***** STORED DATA

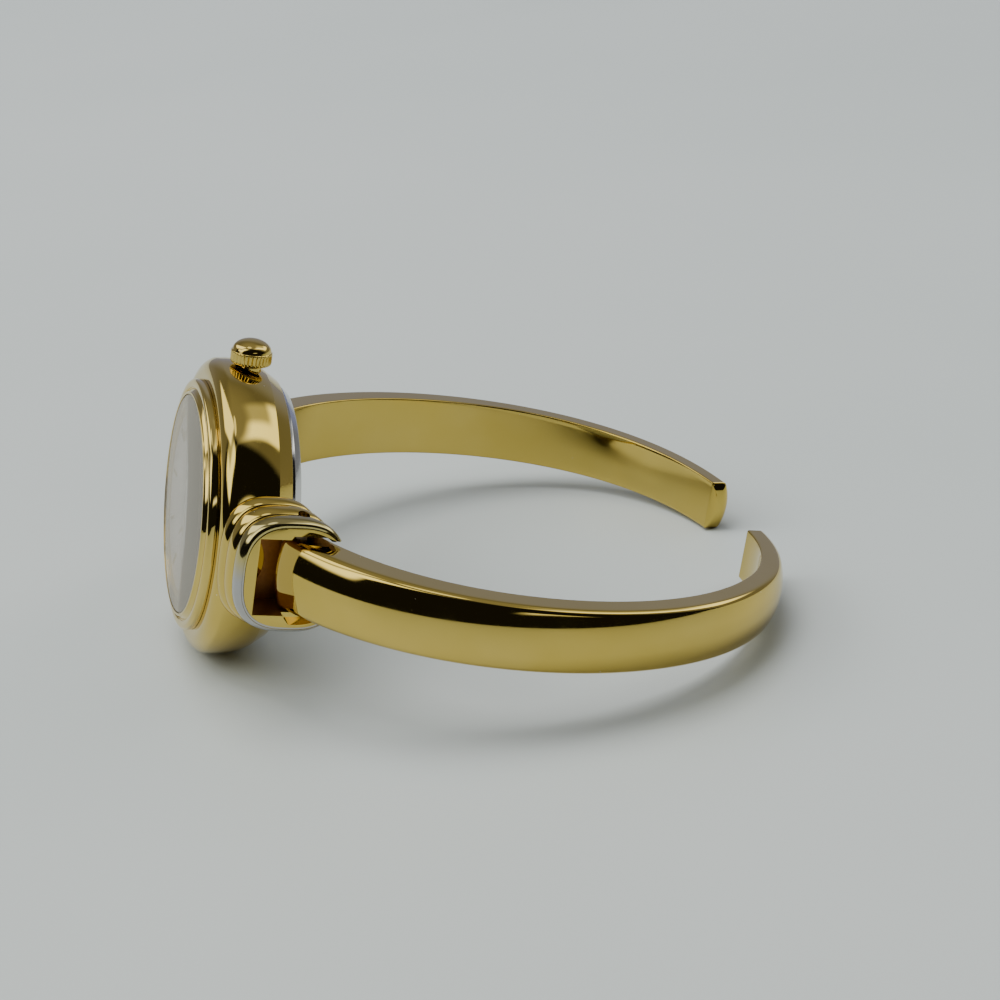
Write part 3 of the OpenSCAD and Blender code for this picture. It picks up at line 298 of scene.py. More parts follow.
def grained_metal(name, tone, other, roughness, grain_scale=300.0, stretch=(1, 30, 30)):
    """Ground or blasted metal, its grain drawn out by the stretch."""
    material, tree, shader = new_finish(name, Metallic=1.0)
    toned(tree, shader, tone, other)
    grain = noise(tree, drawn_out(tree, on_piece(tree), Scale=stretch), grain_scale, 4.0)
    glossed(tree, shader, grain, roughness - 0.08, roughness + 0.1)
    given_relief(tree, shader, grain, 0.3, 0.01)
    return material


def moulded(name, tone, other, roughness):
    """Moulded plastic, rubber or resin with a faint surface pebble."""
    material, tree, shader = new_finish(name)
    toned(tree, shader, tone, other, Scale=200.0)
    pebble = noise(tree, on_piece(tree), 4000.0, 3.0)
    glossed(tree, shader, pebble, roughness - 0.05, roughness + 0.07)
    given_relief(tree, shader, pebble, 0.3, 0.01)
    return material


# Finishes
GOLD_TONE = (0.64, 0.475, 0.12)
GOLD_OTHER = (0.60, 0.44, 0.095)
# Painted reflection of the gold ribs on the silver rib: its tone and the heights it fades over
RIB_REFLECTED_GOLD = (0.50, 0.42, 0.17)
RIB_REFLECTION_FROM = 12.6
RIB_REFLECTION_TO = 14.6
BLASTED = (20, 20, 20)
case_gold = polished_metal("case_gold_plate", GOLD_TONE, GOLD_OTHER, 0.045, 0.9, 0.6, 0.8)
arm_gold = polished_metal("arm_gold_plate", GOLD_TONE, GOLD_OTHER, 0.05, 0.5, 0.5, 0.6)
bezel_gold = polished_metal("bezel_gold_plate", (0.70, 0.53, 0.16), GOLD_TONE, 0.04, 0.4, 0.4)
crown_gold = polished_metal("crown_gold_plate", (0.66, 0.49, 0.13), GOLD_OTHER, 0.08, 0.5, 0.6)
rib_silver = polished_metal("rib_silver_plate", (0.44, 0.43, 0.42), (0.38, 0.37, 0.36), 0.08)
# The silver rib turns gold towards its top: painted reflection of its gold neighbours
painted_gold_reflection(rib_silver, RIB_REFLECTED_GOLD, RIB_REFLECTION_FROM, RIB_REFLECTION_TO)
back_steel = polished_metal("case_back_steel", (0.62, 0.61, 0.60), (0.56, 0.56, 0.55), 0.10,
                            0.9, 0.7, 0.3)
# Socket floor and walls: blasted grain, with a dark brown tone that is painted shade in the
# recess
socket_shade_gold = grained_metal("socket_cast_gold_painted_shade", (0.26, 0.11, 0.03), (0.20, 0.08, 0.02), 0.45,
                            5000 / 30, BLASTED)
pin_steel = grained_metal("hinge_pin_steel", (0.34, 0.26, 0.18), (0.22, 0.16, 0.10), 0.4)
spring_steel = grained_metal("leaf_spring_steel", (0.36, 0.38, 0.42), (0.42, 0.42, 0.40), 0.25)
work_steel = grained_metal("keyless_work_steel", (0.56, 0.57, 0.58), (0.50, 0.51, 0.53), 0.22)
wheel_brass = grained_metal("wheel_brass", (0.70, 0.50, 0.18), (0.62, 0.43, 0.15), 0.25)
plate_brass = grained_metal("plate_brass_blasted", (0.60, 0.44, 0.20), (0.55, 0.40, 0.18),
                            0.38, 200.0, BLASTED)
bridge_nickel = grained_metal("bridge_nickel", (0.58, 0.56, 0.52), (0.52, 0.51, 0.48), 0.3)
screw_blue = grained_metal("screw_blued_steel", (0.05, 0.09, 0.24), (0.08, 0.10, 0.30), 0.2)
magnet_dark = grained_metal("rotor_magnet", (0.06, 0.06, 0.07), (0.09, 0.08, 0.08), 0.4)
stator_iron = grained_metal("stator_soft_iron", (0.30, 0.31, 0.33), (0.24, 0.25, 0.27), 0.35)
battery_steel = grained_metal("battery_can_steel", (0.60, 0.60, 0.61), (0.54, 0.55, 0.56), 0.25)
gasket_nylon = moulded("crystal_gasket_nylon", (0.70, 0.70, 0.67), (0.62, 0.62, 0.58), 0.4)
gasket_rubber = moulded("gasket_rubber", (0.012, 0.012, 0.012), (0.025, 0.024, 0.022), 0.6)
ring_plastic = moulded("movement_ring_plastic", (0.76, 0.76, 0.73), (0.70, 0.70, 0.66), 0.45)
board_green = moulded("circuit_board_mask", (0.02, 0.09, 0.035), (0.03, 0.12, 0.05), 0.3)
chip_resin = moulded("chip_resin", (0.008, 0.008, 0.009), (0.016, 0.016, 0.016), 0.5)


def glowing_socket_side():
    """The side wall of a socket: gold, with a painted pale glow that only glossy rays see, so
    the polished root of the arm mirrors it pale.
    """
    material, tree, shader = new_finish("socket_side_gold_painted_glow", Metallic=1.0)
    toned(tree, shader, GOLD_TONE, GOLD_OTHER)
    glossed(tree, shader, noise(tree, on_piece(tree), 3000.0, 3.0), 0.35, 0.5)
    # Painted glow: a pale emission shown only to glossy rays
    pale = wired(tree, "ShaderNodeEmission", Color=(0.58, 0.60, 0.58, 1), Strength=1.0)
    eye = wired(tree, "ShaderNodeLightPath")
    both = wired(tree, "ShaderNodeMixShader", _0=eye.outputs["Is Glossy Ray"],
                 _1=shader.outputs[0], _2=pale.outputs[0])
    shown_as(tree, both.outputs[0])
    return material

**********

Make an exact copy of the material above.

- _RESPONSE TO THIS EXERCISE_
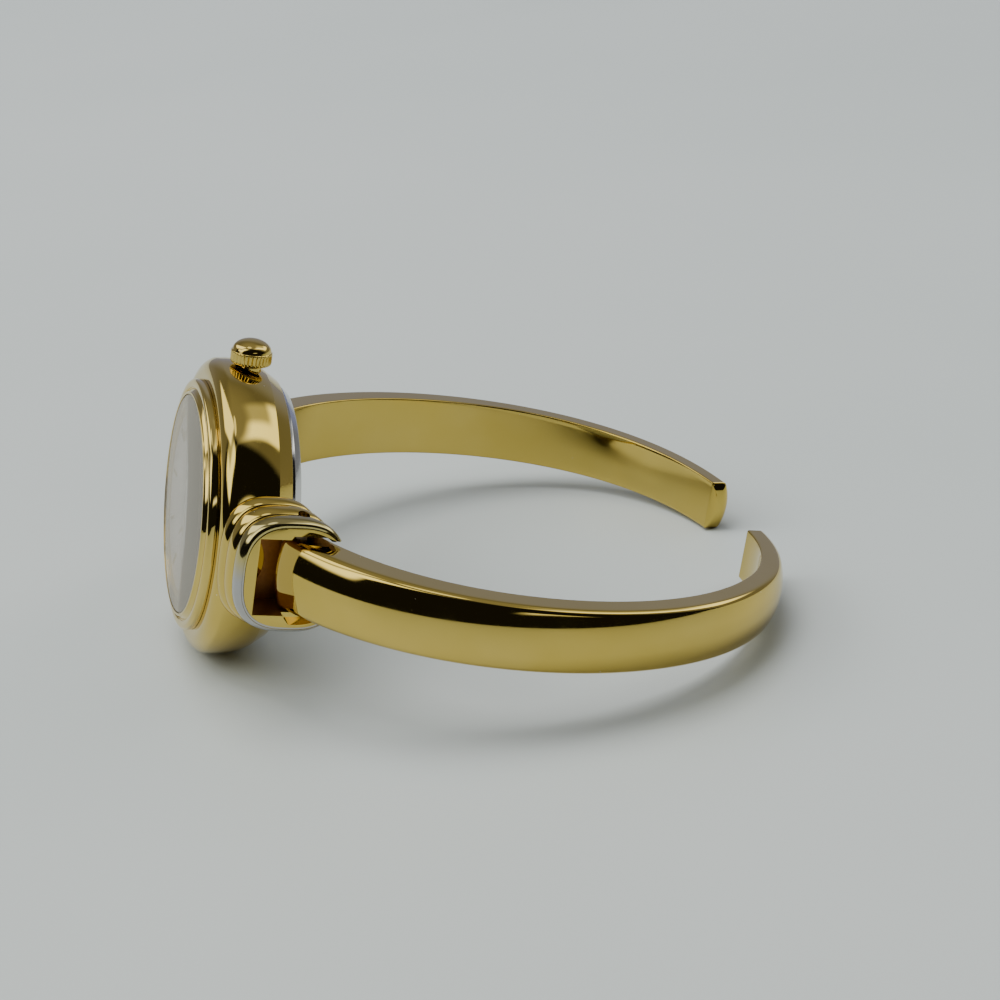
Write part 3 of the OpenSCAD and Blender code for this picture. It picks up at line 298 of scene.py. More parts follow.
def grained_metal(name, tone, other, roughness, grain_scale=300.0, stretch=(1, 30, 30)):
    """Ground or blasted metal, its grain drawn out by the stretch."""
    material, tree, shader = new_finish(name, Metallic=1.0)
    toned(tree, shader, tone, other)
    grain = noise(tree, drawn_out(tree, on_piece(tree), Scale=stretch), grain_scale, 4.0)
    glossed(tree, shader, grain, roughness - 0.08, roughness + 0.1)
    given_relief(tree, shader, grain, 0.3, 0.01)
    return material


def moulded(name, tone, other, roughness):
    """Moulded plastic, rubber or resin with a faint surface pebble."""
    material, tree, shader = new_finish(name)
    toned(tree, shader, tone, other, Scale=200.0)
    pebble = noise(tree, on_piece(tree), 4000.0, 3.0)
    glossed(tree, shader, pebble, roughness - 0.05, roughness + 0.07)
    given_relief(tree, shader, pebble, 0.3, 0.01)
    return material


# Finishes
GOLD_TONE = (0.64, 0.475, 0.12)
GOLD_OTHER = (0.60, 0.44, 0.095)
# Painted reflection of the gold ribs on the silver rib: its tone and the heights it fades over
RIB_REFLECTED_GOLD = (0.50, 0.42, 0.17)
RIB_REFLECTION_FROM = 12.6
RIB_REFLECTION_TO = 14.6
BLASTED = (20, 20, 20)
case_gold = polished_metal("case_gold_plate", GOLD_TONE, GOLD_OTHER, 0.045, 0.9, 0.6, 0.8)
arm_gold = polished_metal("arm_gold_plate", GOLD_TONE, GOLD_OTHER, 0.05, 0.5, 0.5, 0.6)
bezel_gold = polished_metal("bezel_gold_plate", (0.70, 0.53, 0.16), GOLD_TONE, 0.04, 0.4, 0.4)
crown_gold = polished_metal("crown_gold_plate", (0.66, 0.49, 0.13), GOLD_OTHER, 0.08, 0.5, 0.6)
rib_silver = polished_metal("rib_silver_plate", (0.44, 0.43, 0.42), (0.38, 0.37, 0.36), 0.08)
# The silver rib turns gold towards its top: painted reflection of its gold neighbours
painted_gold_reflection(rib_silver, RIB_REFLECTED_GOLD, RIB_REFLECTION_FROM, RIB_REFLECTION_TO)
back_steel = polished_metal("case_back_steel", (0.62, 0.61, 0.60), (0.56, 0.56, 0.55), 0.10,
                            0.9, 0.7, 0.3)
# Socket floor and walls: blasted grain, with a dark brown tone that is painted shade in the
# recess
socket_shade_gold = grained_metal("socket_cast_gold_painted_shade", (0.26, 0.11, 0.03), (0.20, 0.08, 0.02), 0.45,
                            5000 / 30, BLASTED)
pin_steel = grained_metal("hinge_pin_steel", (0.34, 0.26, 0.18), (0.22, 0.16, 0.10), 0.4)
spring_steel = grained_metal("leaf_spring_steel", (0.36, 0.38, 0.42), (0.42, 0.42, 0.40), 0.25)
work_steel = grained_metal("keyless_work_steel", (0.56, 0.57, 0.58), (0.50, 0.51, 0.53), 0.22)
wheel_brass = grained_metal("wheel_brass", (0.70, 0.50, 0.18), (0.62, 0.43, 0.15), 0.25)
plate_brass = grained_metal("plate_brass_blasted", (0.60, 0.44, 0.20), (0.55, 0.40, 0.18),
                            0.38, 200.0, BLASTED)
bridge_nickel = grained_metal("bridge_nickel", (0.58, 0.56, 0.52), (0.52, 0.51, 0.48), 0.3)
screw_blue = grained_metal("screw_blued_steel", (0.05, 0.09, 0.24), (0.08, 0.10, 0.30), 0.2)
magnet_dark = grained_metal("rotor_magnet", (0.06, 0.06, 0.07), (0.09, 0.08, 0.08), 0.4)
stator_iron = grained_metal("stator_soft_iron", (0.30, 0.31, 0.33), (0.24, 0.25, 0.27), 0.35)
battery_steel = grained_metal("battery_can_steel", (0.60, 0.60, 0.61), (0.54, 0.55, 0.56), 0.25)
gasket_nylon = moulded("crystal_gasket_nylon", (0.70, 0.70, 0.67), (0.62, 0.62, 0.58), 0.4)
gasket_rubber = moulded("gasket_rubber", (0.012, 0.012, 0.012), (0.025, 0.024, 0.022), 0.6)
ring_plastic = moulded("movement_ring_plastic", (0.76, 0.76, 0.73), (0.70, 0.70, 0.66), 0.45)
board_green = moulded("circuit_board_mask", (0.02, 0.09, 0.035), (0.03, 0.12, 0.05), 0.3)
chip_resin = moulded("chip_resin", (0.008, 0.008, 0.009), (0.016, 0.016, 0.016), 0.5)


def glowing_socket_side():
    """The side wall of a socket: gold, with a painted pale glow that only glossy rays see, so
    the polished root of the arm mirrors it pale.
    """
    material, tree, shader = new_finish("socket_side_gold_painted_glow", Metallic=1.0)
    toned(tree, shader, GOLD_TONE, GOLD_OTHER)
    glossed(tree, shader, noise(tree, on_piece(tree), 3000.0, 3.0), 0.35, 0.5)
    # Painted glow: a pale emission shown only to glossy rays
    pale = wired(tree, "ShaderNodeEmission", Color=(0.58, 0.60, 0.58, 1), Strength=1.0)
    eye = wired(tree, "ShaderNodeLightPath")
    both = wired(tree, "ShaderNodeMixShader", _0=eye.outputs["Is Glossy Ray"],
                 _1=shader.outputs[0], _2=pale.outputs[0])
    shown_as(tree, both.outputs[0])
    return material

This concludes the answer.